October 15, 2016, Lincoln Center, Highland, Indiana
I really, really like this show, pictured above. I love sharing the room with a flea market. Roger, the promoter, is a nice guy who seems to really enjoy himself here. While Highland is located on the Indiana/Illinois border near Chicago, there are a lot of customers and dealers at this show that I do not see at other shows in the area. I enjoy seeing these Highland folks. I have done this show enough that I now have some regular customers.
Another positive to this show is that I get to see quite a few people from the Orland Park show, of which my two-year exile is coming to an end. In Highland, I can count on Orland regulars Dave, Paul, Rick and Terry purchasing cards. I also get to buy cards from Orland dealer Jim Colias, who regularly gives me tremendous deals. To top it off, I get to go out for a steak dinner with Mark Smith after the show!
My only negative comments are that the Highland show is quarterly and sometimes butts heads with other shows like the Fanatics show. I would like to see more dates with this show and not have to miss it for the Fanatics show.
Anyway, I had a really nice show there in October. I sold and bought a bunch of stuff. I need to check the date for the March show, hopefully I can make it.
October 16, 2016, Gonzaga Hall, Milwaukee
I set up at the Gonzaga show every month, pictured above. I didn't take any notes at the October show and my recall is hazy. This much I can say about Gonzaga:
1. It is my favorite show;
2. Sales are almost always solid;
3. Buys are generally pretty good;
4. Terrific attendance always;
5. Keith, the promoter, is awesome;
6. Concession stand... need I say more?
Saturday, October 29, 2016, Wrigley Field, Chicago
So a little event called the World Series came to the North Side of Chicago for the first time in 71 years. As we all know, it had been 108 years since the Cubs had won a World Series. My pop came through and got tickets to Game 4 for me, my brother and nephew.

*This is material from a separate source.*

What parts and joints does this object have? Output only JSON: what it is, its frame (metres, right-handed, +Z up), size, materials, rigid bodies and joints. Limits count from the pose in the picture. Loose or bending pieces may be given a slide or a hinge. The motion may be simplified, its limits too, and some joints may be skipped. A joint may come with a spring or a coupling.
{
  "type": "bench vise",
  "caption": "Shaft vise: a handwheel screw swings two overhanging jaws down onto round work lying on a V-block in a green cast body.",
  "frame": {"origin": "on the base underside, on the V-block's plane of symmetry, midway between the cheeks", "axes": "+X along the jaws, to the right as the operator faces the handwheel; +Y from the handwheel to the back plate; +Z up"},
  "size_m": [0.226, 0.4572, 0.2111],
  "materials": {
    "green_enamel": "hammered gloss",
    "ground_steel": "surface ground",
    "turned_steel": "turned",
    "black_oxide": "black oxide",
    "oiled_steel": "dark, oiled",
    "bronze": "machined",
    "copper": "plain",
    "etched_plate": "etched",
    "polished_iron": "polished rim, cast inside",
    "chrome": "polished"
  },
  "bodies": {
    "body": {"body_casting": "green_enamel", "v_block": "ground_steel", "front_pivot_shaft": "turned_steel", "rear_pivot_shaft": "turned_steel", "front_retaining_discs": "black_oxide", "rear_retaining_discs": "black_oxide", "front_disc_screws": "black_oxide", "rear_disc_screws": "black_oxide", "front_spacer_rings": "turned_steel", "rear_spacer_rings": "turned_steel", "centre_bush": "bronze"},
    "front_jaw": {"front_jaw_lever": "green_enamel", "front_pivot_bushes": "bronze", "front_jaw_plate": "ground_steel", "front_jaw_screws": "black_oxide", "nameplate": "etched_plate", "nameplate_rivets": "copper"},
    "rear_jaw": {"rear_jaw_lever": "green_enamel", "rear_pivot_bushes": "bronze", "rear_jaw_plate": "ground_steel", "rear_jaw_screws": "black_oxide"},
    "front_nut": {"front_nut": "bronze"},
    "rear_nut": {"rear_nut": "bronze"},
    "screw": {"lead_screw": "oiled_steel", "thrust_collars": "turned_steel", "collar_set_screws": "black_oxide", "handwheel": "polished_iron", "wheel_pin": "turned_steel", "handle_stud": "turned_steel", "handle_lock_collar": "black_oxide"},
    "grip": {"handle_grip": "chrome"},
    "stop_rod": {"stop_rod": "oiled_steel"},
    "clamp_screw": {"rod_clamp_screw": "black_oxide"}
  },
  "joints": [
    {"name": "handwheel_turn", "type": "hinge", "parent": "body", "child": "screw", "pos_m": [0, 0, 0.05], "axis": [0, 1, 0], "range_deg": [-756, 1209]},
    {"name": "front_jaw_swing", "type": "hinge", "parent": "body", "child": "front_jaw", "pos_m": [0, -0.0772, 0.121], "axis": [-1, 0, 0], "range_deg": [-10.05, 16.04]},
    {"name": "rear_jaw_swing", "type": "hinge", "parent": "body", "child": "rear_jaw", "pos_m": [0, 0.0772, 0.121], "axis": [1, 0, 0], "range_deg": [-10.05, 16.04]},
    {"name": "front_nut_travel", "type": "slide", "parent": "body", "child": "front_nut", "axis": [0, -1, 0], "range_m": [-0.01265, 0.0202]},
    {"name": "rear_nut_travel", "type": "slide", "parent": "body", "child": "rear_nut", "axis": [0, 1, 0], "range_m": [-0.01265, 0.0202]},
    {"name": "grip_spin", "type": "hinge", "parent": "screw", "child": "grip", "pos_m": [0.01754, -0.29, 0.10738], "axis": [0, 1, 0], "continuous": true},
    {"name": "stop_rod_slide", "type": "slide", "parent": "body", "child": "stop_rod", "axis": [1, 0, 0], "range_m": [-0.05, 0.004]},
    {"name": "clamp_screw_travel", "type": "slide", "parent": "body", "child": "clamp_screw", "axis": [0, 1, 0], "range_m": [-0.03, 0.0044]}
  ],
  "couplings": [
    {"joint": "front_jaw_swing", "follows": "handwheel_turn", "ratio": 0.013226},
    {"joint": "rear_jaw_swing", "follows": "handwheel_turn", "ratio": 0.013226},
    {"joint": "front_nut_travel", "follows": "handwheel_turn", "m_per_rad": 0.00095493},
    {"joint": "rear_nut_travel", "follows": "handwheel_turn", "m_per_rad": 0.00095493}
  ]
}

I have been going to games at Wrigley since I was in the womb more than 50 years ago. My mother, a big baseball fan, went to many games in the summer of 1966 while she was pregnant with me. She carried me into games as a baby and toddler. Tickets were cheap when I was growing up and my family went to a ton of games. In all those years, I have never seen anything like this -- the World Series. The Wrigley area was a mass of people. My brother lives a few blocks east of Wrigley and we walked from his place. The nephew wanted some photos under the marquee. The walk from the east to the west was treacherous, to say the least. I tried to snap a few photos but the bubbling mass of people made it difficult.

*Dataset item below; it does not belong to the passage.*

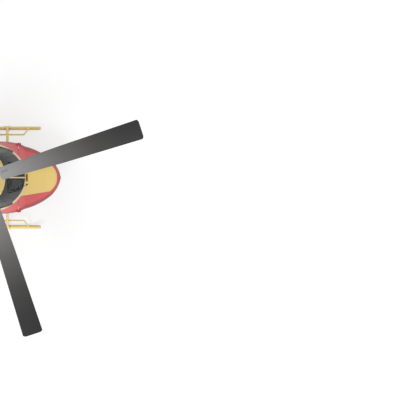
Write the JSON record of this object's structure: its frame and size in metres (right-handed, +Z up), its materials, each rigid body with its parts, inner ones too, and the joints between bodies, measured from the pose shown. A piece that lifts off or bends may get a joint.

Once inside, I was disappointed to see our seats were in the upper deck up against the fence looking down on Waveland Avenue. I could not see more than half of the field including home plate. It seemed the folks sitting on the rooftops had a better view than me. To top it off, it was cold and windy. I did not dress warm enough. So while I was truly grateful that the Cubs were in the World Series and I was actually there, I was ready to leave by the third inning and urged my brother to join me to watch the rest of the game at a nearby watering hole. Understandably, he refused, and we stuck around until the top of the 9th. With the Cubs down 7-2, I was amazed that we were heckled as we left. I'm sorry, between my group of four, we've probably watched more Cubs games than any four people in the whole stadium. We knew the Cubs were not coming back that night.
In actuality, my dad and I figured the Cubs were done and Cleveland would wrap of the series shortly. My brother still felt the Cubs would come back and win the World Series. Props to the brother.

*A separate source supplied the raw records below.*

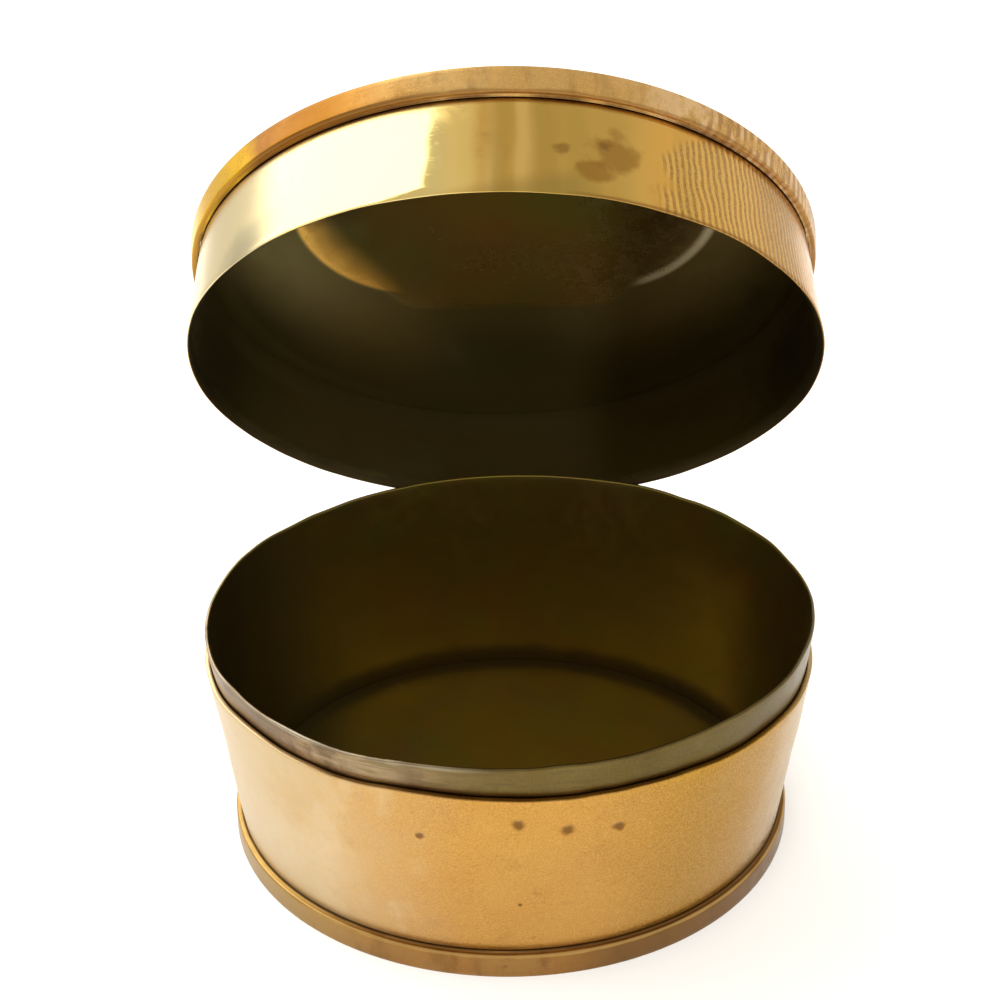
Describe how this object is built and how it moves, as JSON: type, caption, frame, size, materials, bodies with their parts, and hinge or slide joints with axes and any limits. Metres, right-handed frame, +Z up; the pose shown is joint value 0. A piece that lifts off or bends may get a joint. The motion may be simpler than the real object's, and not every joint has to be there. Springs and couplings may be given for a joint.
{
  "type": "oval hinged trinket box",
  "caption": "Small oval box of polished sheet brass with proud rims, an inner bezel and a hinged lid that stands open.",
  "frame": {"origin": "middle of the underside of the floor plate, on the surface that the box stands on", "axes": "+X to the right of a person facing the mouth, +Y towards the hinge, +Z up; the lid stands 60 degrees open at rest"},
  "size_m": [0.0522, 0.0492, 0.0598],
  "materials": {
    "wall_brass": "polished, softly scratched",
    "rim_brass": "polished, darker in the groove",
    "bezel_brass": "dull, slightly tarnished",
    "plate_brass": "mirror polished, aged",
    "lid_brass": "mirror polished",
    "hinge_brass": "satin, tarnished in the joints"
  },
  "bodies": {
    "box": {"body_wall": "wall_brass", "floor_plate": "plate_brass", "base_rim": "rim_brass", "bezel": "bezel_brass", "body_hinge_bearer": "hinge_brass", "body_knuckle_left": "hinge_brass", "body_knuckle_centre": "hinge_brass", "body_knuckle_right": "hinge_brass", "hinge_pin": "hinge_brass"},
    "lid": {"lid_wall": "lid_brass", "lid_plate": "plate_brass", "lid_rim": "rim_brass", "lid_hinge_bearer": "hinge_brass", "lid_knuckle_left": "hinge_brass", "lid_knuckle_right": "hinge_brass"}
  },
  "joints": [
    {"name": "lid_hinge", "type": "hinge", "parent": "box", "child": "lid", "pos_m": [0, 0.02023, 0.01957], "axis": [-1, 0, 0], "range_deg": [-60, 40]}
  ]
}
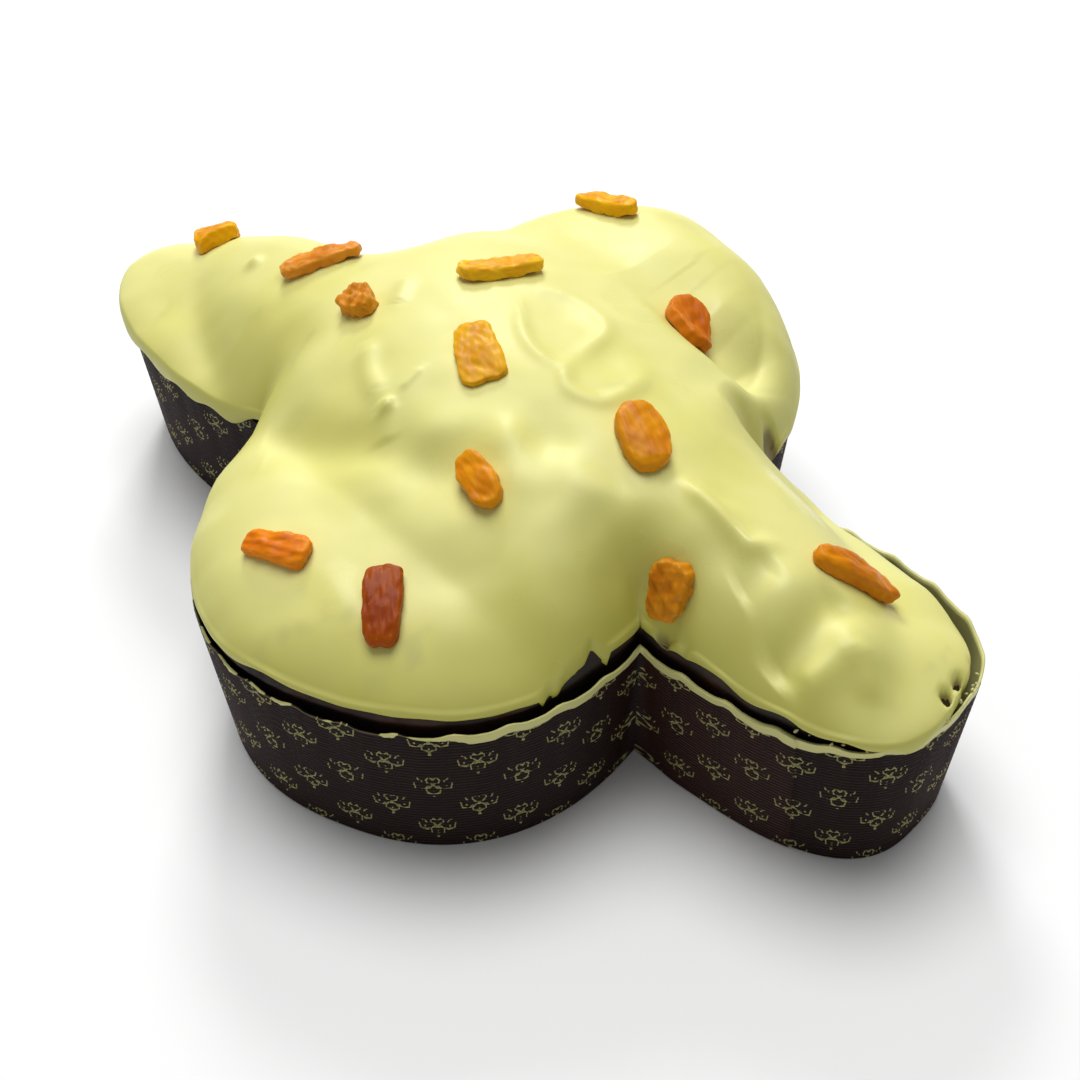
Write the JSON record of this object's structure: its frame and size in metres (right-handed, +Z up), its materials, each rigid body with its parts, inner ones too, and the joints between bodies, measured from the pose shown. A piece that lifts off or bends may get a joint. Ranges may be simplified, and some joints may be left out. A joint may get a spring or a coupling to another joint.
{
  "type": "colomba easter bread",
  "caption": "Dove-shaped sweet Easter loaf with pale icing and candied fruit, in its low flared paper case.",
  "frame": {"origin": "middle of the bounding box, on the surface that the paper case stands on", "axes": "+Z up; the dove's body lies along X with its narrow end at +X, and its wings spread along Y"},
  "size_m": [0.2972, 0.2068, 0.1003],
  "materials": {
    "case_paper": "dark brown corrugated paper, matt",
    "dark_crust": "dark baked crust, matt",
    "pale_icing": "pale yellow icing, satin",
    "candied_fruit": "candied orange peel, glossy"
  },
  "bodies": {
    "root": {"paper_case": "case_paper", "loaf": "dark_crust", "icing": "pale_icing", "fruit_01": "candied_fruit", "fruit_02": "candied_fruit", "fruit_03": "candied_fruit", "fruit_04": "candied_fruit", "fruit_05": "candied_fruit", "fruit_06": "candied_fruit", "fruit_07": "candied_fruit", "fruit_08": "candied_fruit", "fruit_09": "candied_fruit", "fruit_10": "candied_fruit", "fruit_11": "candied_fruit", "fruit_12": "candied_fruit", "fruit_13": "candied_fruit"}
  },
  "joints": []
}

My dad and I had seen so many losing seasons that we did not think it was possible the Cubs could actually win the World Series. Those that heckled us were probably in their 20s and had not witnessed nearly the amount of losing seasons as pops and I. My dad was 8 years-old when the Cubs were last in the World Series. He went from 1945 to 1984 before the Cubs were in the post-season again. Also, 1945 to 2016 until they were in the World Series again. You develop some pessimism when faced with that kind of losing history.
Neverthe less, it was pretty special to see the Cubs win the World Series. I'm a Chicago fan, so I also enjoyed watching the White Sox win the series in 2005. I have also gotten to see the Bears, Bulls and Blackhawks win championships. So I feel pretty good as a fan of Chicago professional sports right now. However, I also follow a few local college teams and fear I will never see them win championships. If the sports gods would grant me a couple of wishes, it would be for DePaul basketball to with the NCCAAs and for Northwestern Football to win a national championship. Hell, the Cubs just won the World Series, so anything is possible.
Folks around here a pretty confident the Cubs can repeat in 2017. I can't shake this pessimism thing. I don't see a repeat because some key players are gone like Chapman and Fowler. I think the Cubs will be good but not quite good enough. Fowler's value to the team is severely underrated. He reminds me of Mickey Rivers and the great things he did for those Yankees teams of 1977 and 1978. Fowler was the sparkplug for the 2016 Cubs. I don't see how you replace him. As for Chapman, he is a beast. The Cubs will miss him as well. In the meantime, I'm just going to enjoy the Cubs World Series win and be thankful that they won one in my lifetime.